Work required: Look through the data below. Show each line where the string "this" occurs.

──────

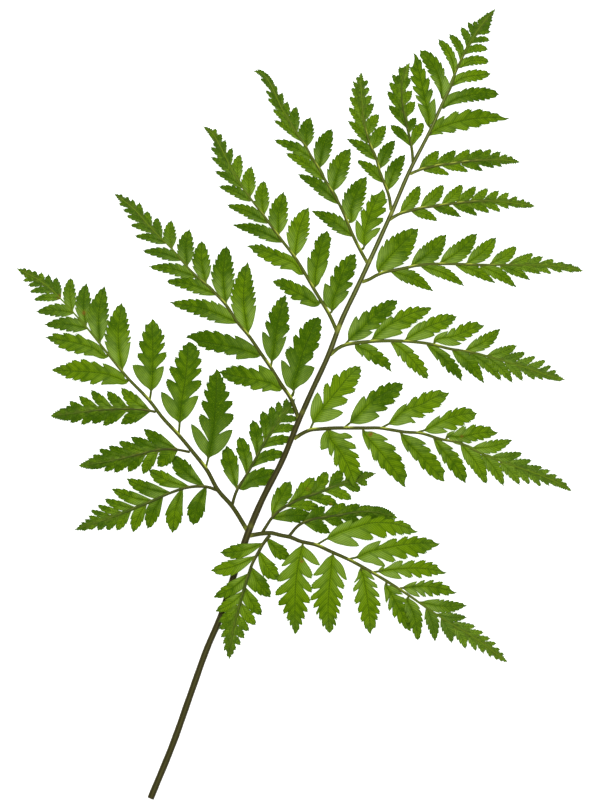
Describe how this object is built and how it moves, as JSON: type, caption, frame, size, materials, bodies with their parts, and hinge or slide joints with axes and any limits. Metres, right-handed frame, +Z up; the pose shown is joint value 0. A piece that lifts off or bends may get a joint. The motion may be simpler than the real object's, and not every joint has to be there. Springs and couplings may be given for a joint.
{
  "type": "leatherleaf fern frond",
  "caption": "Single cut leatherleaf fern frond lying flat: a long stipe and rachis with arching pinnae of toothed, lobed green leaflets that narrow to a pointed tip.",
  "frame": {"origin": "on the flat underside of the rachis, under the frond's weight and on the surface that it lies on", "axes": "+Y from the cut end of the stipe to the frond's tip, +Z up out of the leaf's upper face, +X to the right as seen from above"},
  "size_m": [0.3534, 0.5001, 0.0065],
  "materials": {
    "leaf_green": "satin, leathery leaf surface"
  },
  "bodies": {
    "root": {"frond": "leaf_green"}
  },
  "joints": []
}
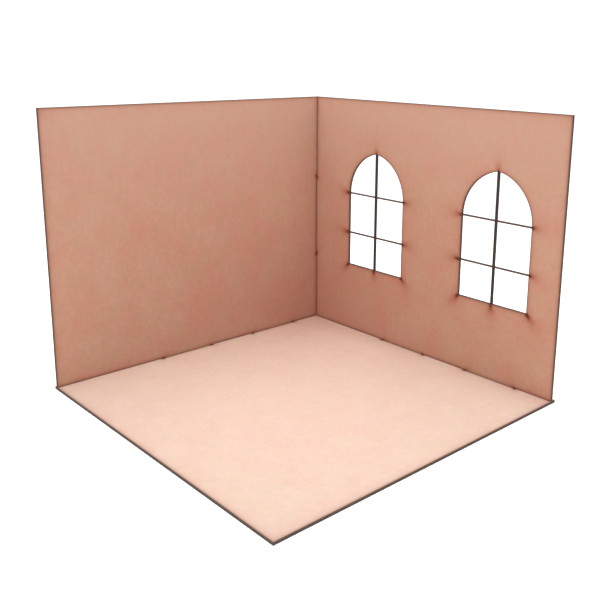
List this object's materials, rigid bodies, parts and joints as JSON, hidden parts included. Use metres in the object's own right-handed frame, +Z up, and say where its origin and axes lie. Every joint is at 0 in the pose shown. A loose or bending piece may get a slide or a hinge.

──────

Solution:
Describe how this object is built and how it moves, as JSON: type, caption, frame, size, materials, bodies with their parts, and hinge or slide joints with axes and any limits. Metres, right-handed frame, +Z up; the pose shown is joint value 0. A piece that lifts off or bends may get a joint. The motion may be simpler than the real object's, and not every joint has to be there. Springs and couplings may be given for a joint.
List this object's materials, rigid bodies, parts and joints as JSON, hidden parts included. Use metres in the object's own right-handed frame, +Z up, and say where its origin and axes lie. Every joint is at 0 in the pose shown. A loose or bending piece may get a slide or a hinge.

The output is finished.